The War’s Legacy and Historical Significance
Historians often regard the First Sino‑Japanese War as the opening shot of a thirty‑year chain of conflicts that concluded with the end of World War II. It established a pattern of Japanese expansion—first Korea, then Manchuria, then China proper—that would define Tokyo’s foreign policy for half a century. The humiliation of China, meanwhile, radicalized a nationalist intelligentsia; Sun Yat‑sen’s revolutionary movement drew direct inspiration from the failure of the Qing to defend the motherland, and the eventual 1911 revolution can be traced to the war’s after‑effects.

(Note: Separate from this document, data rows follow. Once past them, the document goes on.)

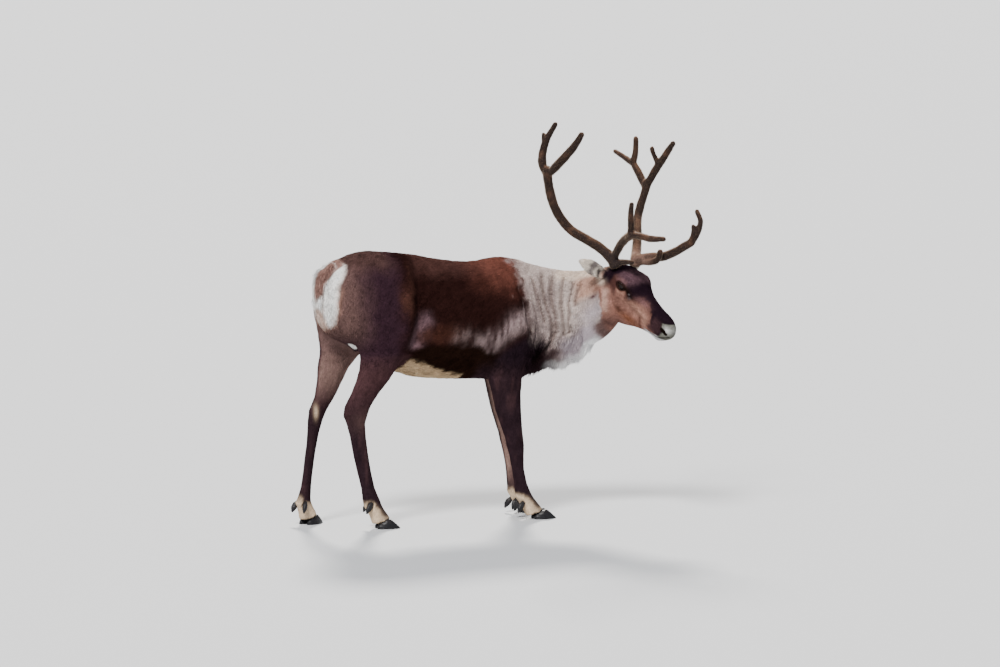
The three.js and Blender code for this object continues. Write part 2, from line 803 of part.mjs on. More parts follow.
const tailLocks = TAIL_TIERS.flatMap(([t, length], tier) =>
  Array.from({ length: TAIL_LOCKS }, (_, i) => {
    const [x, z, thick, half, lean] = along(TAIL, t);
    const share = (i + (tier ? 0.3 : 0.7)) / TAIL_LOCKS;
    const angle = rad((share * 2 - 1) * TAIL_SPREAD);
    const [c, s] = [Math.cos(rad(lean)), Math.sin(rad(lean))];
    const out = vec([-c * Math.cos(angle), Math.sin(angle), -s * Math.cos(angle)]);
    const reach = Math.hypot(Math.cos(angle) / thick, Math.sin(angle) / half);
    const root = vec([x, 0, z]).addScaledVector(out, 1 / reach - 3);
    const way = vec([-0.04, 0.06 * Math.sin(angle), -1]).normalize();
    return { root, way, out, length, width: TAIL_LOCK_WIDTH, lean: someLean() };
  }),
);
const tail = (grow) => fuse([tailForm(grow), ...tailLocks.map((one) => lock(one, grow))]);

const SCROTUM = [
  [-640, 800, 20, 20, 0],
  [-640, 768, 24, 24, 0],
  [-640, 738, 23, 26, 0],
  [-640, 716, 14, 16, 0],
];

const sides = [1, -1];
const scene = new THREE.Group();

function show(name, made, { color, roughness }) {
  const mesh = made.getMesh();
  const geometry = new THREE.BufferGeometry();
  geometry.setAttribute("position", new THREE.BufferAttribute(mesh.vertProperties, 3));
  geometry.setIndex(new THREE.BufferAttribute(mesh.triVerts, 1));
  const node = new THREE.Mesh(
  geometry,
  new THREE.MeshStandardMaterial({ color, roughness, metalness: 0 }),
);
  node.name = name;
  scene.add(node);
}

const LOOKS = {
  body: { color: 0x4a3830, roughness: 0.9 },
  neck: { color: 0x9a8878, roughness: 0.95 },
  face: { color: 0x5a4036, roughness: 0.85 },
  legs: { color: 0x43332c, roughness: 0.9 },
  ear: { color: 0xa79c92, roughness: 0.95 },
  velvet: { color: 0x3f2b23, roughness: 0.95 },
  eye: { color: 0x120b08, roughness: 0.1 },
  horn: { color: 0x1d1a1a, roughness: 0.5 },
};

// Names say which side of the animal a piece is on.
const sideName = (side) => (side > 0 ? "left" : "right");

function tine(rows, side, grow) {
  return tube(
    antlerRows(rows, side).map(([x, y, z, r]) => [x, y, z, r + grow]),
    8,
    rows.length * 2 - 2,
  );
}

function antler(name, { side, beam, tines }) {
  const main = (grow) =>
    tube(antlerRows(beam.map(([f, y, h, r]) => [f, y, h, r + grow]), side), 10, 15);
  show("antler_beam_" + name, main(0), LOOKS.velvet);
  const taken = [main(GAP)];
  for (const [kind, courses] of Object.entries(tines)) {
    const whole = (grow) => fuse(courses.map((course) => tine(course, side, grow)));
    const clear = taken.reduce((made, other) => made.subtract(other), whole(0));
    show("antler_" + kind + "_" + name, largest(clear), LOOKS.velvet);
    taken.push(whole(GAP));
  }
  return main(GAP);
}

const antlerSeats = Object.entries(ANTLERS).map(([name, shape]) => antler(name, shape));

const headShape = fuse([headLoft(), ...sides.map((side) => eyeball(side, LID))]);
const feet = Object.entries(FEET);
let flesh = fuse([
  torso(),
  neck(),
  ...ruff(),
  headShape,
  hangingForm(SCROTUM, 10, 5),
  ...feet.map(([, foot]) => legFlesh(foot).intersect(aboveCoronet(foot, 0))),
]);
for (const side of sides) {
  const ear = EARS[sideName(side)];
  flesh = flesh
    .subtract(eyeball(side, GAP))
    .subtract(eyeSlit(side))
    .subtract(nostril(side))
    .subtract(earShape(ear, -GAP, 0));
  show("eye_" + sideName(side), eyeball(side, 0), LOOKS.eye);
  const shell = earShape(ear, 0, 0).subtract(earShape(ear, 4.5, 0.24));
  const clear = antlerSeats.reduce((made, cut) => made.subtract(cut), shell);
  show("ear_" + sideName(side), largest(clear), LOOKS.ear);
}
for (const side of sides) flesh = flesh.subtract(mouthLine(side));
for (const cut of antlerSeats) flesh = flesh.subtract(cut);
flesh = flesh.subtract(tail(GAP));
show("tail", largest(tail(0)), LOOKS.body);
for (const [name, foot] of feet)
  for (const side of sides) {
    const place = (side > 0 ? "left_" : "right_") + name;
    flesh = flesh.subtract(dewclaw(foot, side, GAP));
    show("dewclaw_" + place, dewclaw(foot, side), LOOKS.horn);
    show("claw_" + place, claw(foot, side), LOOKS.horn);
  }

// The flesh is parted at the nape, the shoulders and where each leg leaves the trunk.
const [head, belowHead] = part(
  flesh,
  slab(onHead([-8, 0, -120]), headWay([0.865, 0, 0.502]), 520, 560),
);
show("head", largest(head), LOOKS.face);
let trunk = belowHead;
for (const [name, foot] of feet) {
  const side = Math.sign(foot.at[1]);
  const fore = name.startsWith("fore");
  const cut = fore
    ? slab([10, side * 115, 621], [0, side, -1], 330, 200)
    : slab([-605, side * 112, 727], [-0.45, side * 0.6, -1], 420, 260);
  const [leg, others] = part(trunk, cut);
  show("leg_" + name, leg, LOOKS.legs);
  trunk = others;
}
const [neckPiece, torsoPiece] = part(trunk, slab([125, 0, 860], [0.99, -0.1, 0.03], 900, 900));
show("neck", neckPiece, LOOKS.neck);
show("torso", torsoPiece, LOOKS.body);

// The origin is on the floor, below the middle of the whole animal.
const extent = new THREE.Box3().setFromObject(scene);
const middle = extent.getCenter(new THREE.Vector3());
scene.position.set(-middle.x, -middle.y, 0);

export default scene;
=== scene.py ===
"""A standing reindeer in its short coat, with a white ruff and antlers in velvet.

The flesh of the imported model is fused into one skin, which is smoothed, sunk by the depth of
the coat and sculpted. Tufts and locks of solid mesh lie over it. Skin and coat take their
colours from the same markings. Lengths are in millimetres in the animal's own frame: the origin
is on the floor below the withers, X forward, Y left, Z up.
"""
import math

import bpy
import numpy as np
from mathutils import Matrix, Vector


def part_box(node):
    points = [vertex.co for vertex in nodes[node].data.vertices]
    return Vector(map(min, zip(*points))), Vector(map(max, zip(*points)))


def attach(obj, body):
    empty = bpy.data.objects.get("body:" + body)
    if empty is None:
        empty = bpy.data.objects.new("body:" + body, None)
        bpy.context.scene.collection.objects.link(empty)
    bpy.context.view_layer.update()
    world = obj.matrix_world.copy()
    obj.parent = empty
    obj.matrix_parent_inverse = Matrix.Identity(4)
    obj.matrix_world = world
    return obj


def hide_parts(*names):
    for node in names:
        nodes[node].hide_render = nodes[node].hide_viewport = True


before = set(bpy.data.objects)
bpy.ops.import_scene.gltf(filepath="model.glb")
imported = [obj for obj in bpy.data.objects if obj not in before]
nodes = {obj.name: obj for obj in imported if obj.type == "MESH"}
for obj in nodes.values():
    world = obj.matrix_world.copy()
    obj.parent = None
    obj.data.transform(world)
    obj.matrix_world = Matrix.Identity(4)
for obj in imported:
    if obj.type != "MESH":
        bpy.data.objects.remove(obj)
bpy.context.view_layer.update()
SEED = 11
rng = np.random.default_rng(SEED)

# The animal's frame

HEAD_AT = np.array([456.0, -296.0, 1064.0])
HEAD_TURN = math.radians(-72)
HEAD_DROP = math.radians(34)
EYE_AT = np.array([80.0, 66.0, -40.0])  # forward, left and up from HEAD_AT
EYE_RADIUS = 21.0

EAR_LENGTH = 146.0
EARS = [  # base and way of the right and the left ear, in the head's frame
    (np.array([-22.0, -70, -68]), np.array([-0.46, -0.86, 0.3]) / 1.0197),
    (np.array([-22.0, 70, -44]), np.array([-0.5, 0.8, -0.1]) / 0.9487),
]

level = math.cos(HEAD_DROP)
head_forward = np.array([level * math.cos(HEAD_TURN), level * math.sin(HEAD_TURN), -math.sin(HEAD_DROP)])
head_left = np.cross([0, 0, 1], head_forward)
head_left /= np.linalg.norm(head_left)
head_up = np.cross(head_forward, head_left)
HEAD_AXES = np.array([head_forward, head_left, head_up])


def on_head(points):
    return HEAD_AT + np.asarray(points, float) @ HEAD_AXES


def in_head(points):
    return (points - HEAD_AT) @ HEAD_AXES.T


def eye_middle():
    corners = [np.array(corner) for name in ("eye_left", "eye_right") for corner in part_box(name)]
    return 1000 * np.mean(corners, axis=0)


SHIFT = on_head([EYE_AT * [1, 0, 1]])[0] - eye_middle()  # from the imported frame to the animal's


def to_model(points):
    return np.asarray(points, float) * 1000 + SHIFT


def to_frame(points):
    return (np.asarray(points, float) - SHIFT) / 1000


# Numbers along rows


def smooth(value, low, high):
    t = np.clip((value - low) / (high - low), 0, 1)
    return t * t * (3 - 2 * t)


def fade(value, low, high):
    return 1 - smooth(value, low, high)


def band(value, low, high, soft):
    return smooth(value, low - soft, low + soft) * fade(value, high - soft, high + soft)


def bell(value, width):
    return np.exp(-((value / width) ** 2))


def blob(u, v, at, size):
    return np.exp(-(((u - at[0]) / size[0]) ** 2 + ((v - at[1]) / size[1]) ** 2))


def mix(a, b, share):
    return a * (1 - share) + b * share


def lay(values, over, mask):
    """Rows of values with others laid over them."""
    return mix(values, over, np.clip(mask, 0, 1)[:, None])


def lengths(vectors):
    return np.linalg.norm(vectors, axis=-1)


def unit(vectors):
    return vectors / (np.linalg.norm(vectors, axis=-1, keepdims=True) + 1e-12)


def flattened(ways, normals):
    """Ways turned to lie on the surface."""
    return unit(ways - normals * np.sum(ways * normals, axis=1, keepdims=True))


def along(rows, t):
    """Rows drawn through smoothly: t runs from 0 at the first row to 1 at the last."""
    at = min(max(t, 0), 1) * (len(rows) - 1)
    i = min(int(at), len(rows) - 2)
    s = at - i
    a, b, c, d = (rows[min(max(i + k, 0), len(rows) - 1)] for k in (-1, 0, 1, 2))
    return b + 0.5 * s * (c - a + s * (2 * a - 5 * b + 4 * c - d + s * (3 * (b - c) + d - a)))


def outline(sides, wide, deep, upper=2.0, lower=2.0):
    angle = 2 * np.pi * np.arange(sides) / sides
    c, s = np.cos(angle), np.sin(angle)
    power = 2 / np.where(s >= 0, upper, lower)
    return np.sign(c) * np.abs(c) ** power * wide, np.sign(s) * np.abs(s) ** power * deep


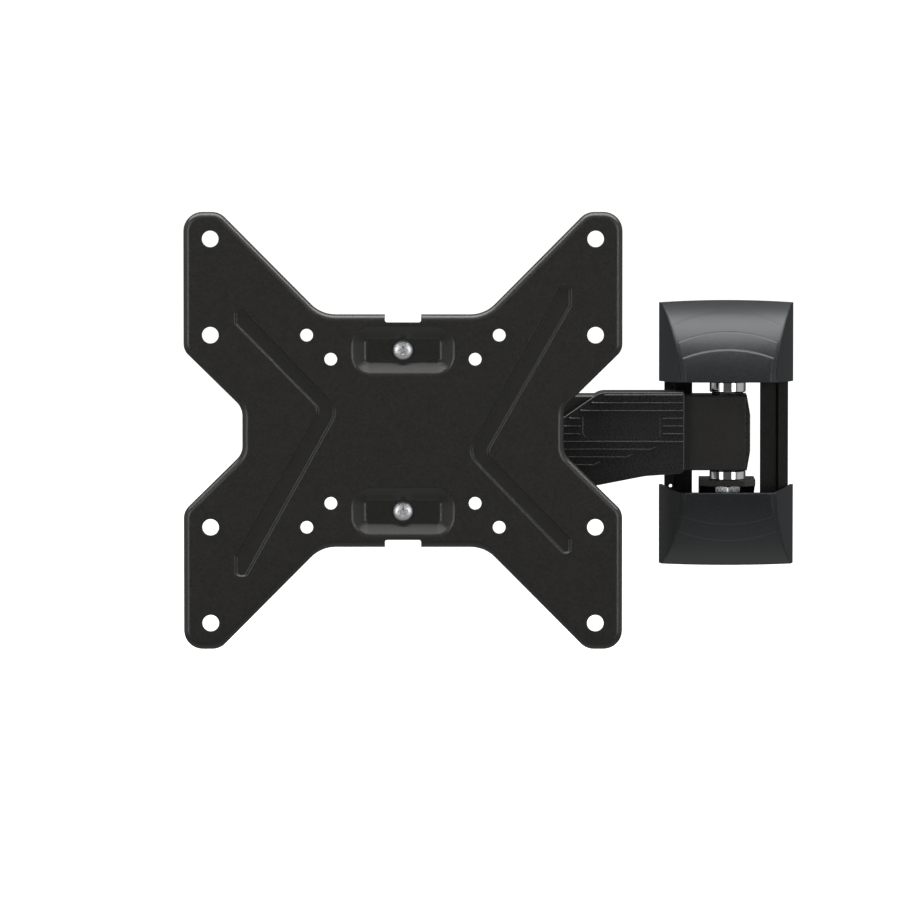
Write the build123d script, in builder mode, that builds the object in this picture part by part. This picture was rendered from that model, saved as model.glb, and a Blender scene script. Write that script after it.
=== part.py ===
from build123d import *
import os
from math import radians, tan

os.makedirs("parts", exist_ok=True)

# ------------------------------------------------------------------ driving sizes, in millimetres
# The wall is the plane Y = 0, the mount stands out of it towards -Y, X runs to the right along
# the wall and Z is up. A "depth" is a distance out from the wall, so it is -Y.

# sheet steel
steel = 3.0                       # brackets and wall plate
bend_outer = 4.5
bend_inner = 1.5
gap = 0.2                         # free space round a bolt, a lug or a plug
nut_corner = 0.08                 # a nut's corners stand out this share of its flats
same_size = 0.01                  # two radii closer than this are one size

# wall plate
wall_plate_width = 65.2
wall_plate_margin = 8.0           # each cover reaches this far past the wall plate
wall_plate_corner = 4.0
window_width = 35.8
joggle_step = 2.0                 # how far the outer strips stand off the wall
joggle_width = 5.3
joggle_run = 1.2
joggle_lead = 1.0                 # how much nearer the middle the front faces bend
wall_hole_radius = 4.0
wall_hole_spacing_x = 40.0
wall_hole_spacing_z = 100.0
pin_hole_radius = 0.9
pin_hole_x = 29.3
pin_hole_z = 27.9

# vertical pivots: M8 bolts through two ears
pivot_depth = 30.0
pivot_bolt_radius = 4.0
hex_m8 = 13.0                     # across flats
head_m8 = 5.3
nut_m8 = 6.5
thread_end = 2.0                  # bolt length past its nut
washer_m8_radius = 8.0
washer_m8 = 1.6
spacer_radius = 9.5
spacer_chamfer = 0.6
upper_spacer = 5.7
lower_spacer = 4.9
ear_width = 29.0
ear_nose = 10.8                   # ear length past the pivot
ear_chamfer = 6.0
relief = 8.0                      # notch beside the ear's bend
gusset = 8.0

# swing arm: rectangular tube between the pivots
arm_length = 170.0
arm_height = 39.5
arm_thick = 22.0
arm_z = 2.4
arm_wall = 2.0
arm_corner = 1.5
arm_overrun = 9.2                 # tube length past each pivot
bush_radius = 6.5
bush_length = 6.0
running = 0.06                    # radial clearance of a pin in its bush
thrust_radius = 8.25
upper_thrust = 1.15
lower_thrust = 0.45
cap_bulge = 2.4
cap_flat = 19.0
cap_plug = 2.0
cap_wall = 1.5
cap_edge = 0.6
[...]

Internationally, the conflict upended racial hierarchies. European commentators, who had long assumed Asian armies were incapable of modern warfare, were forced to reckon with the reality that an Asian power could win a conventional war. That recognition was double‑edged: it inspired nationalist movements from Vietnam to India, but also intensified Western fears of a “Yellow Peril,” leading to the racialized policies that Japan would resent and defy for decades.
Further reading on the interplay of imperialism and nationalism can be found at History Today, and the U.S. Naval Institute offers a detailed naval analysis of the campaign.
In the end, the Sino‑Japanese War of 1894–1895 was not a mere border clash but a fundamental reordering of power. It exposed the hollowness of the old Sinocentric system, launched Japan on its trajectory as an imperial giant, and planted the seeds of conflict that would erupt again in the battlefields of Manchuria and the Pacific. The questions it raised—about sovereignty, modernization, and national identity—continue to echo in the region’s modern geopolitics.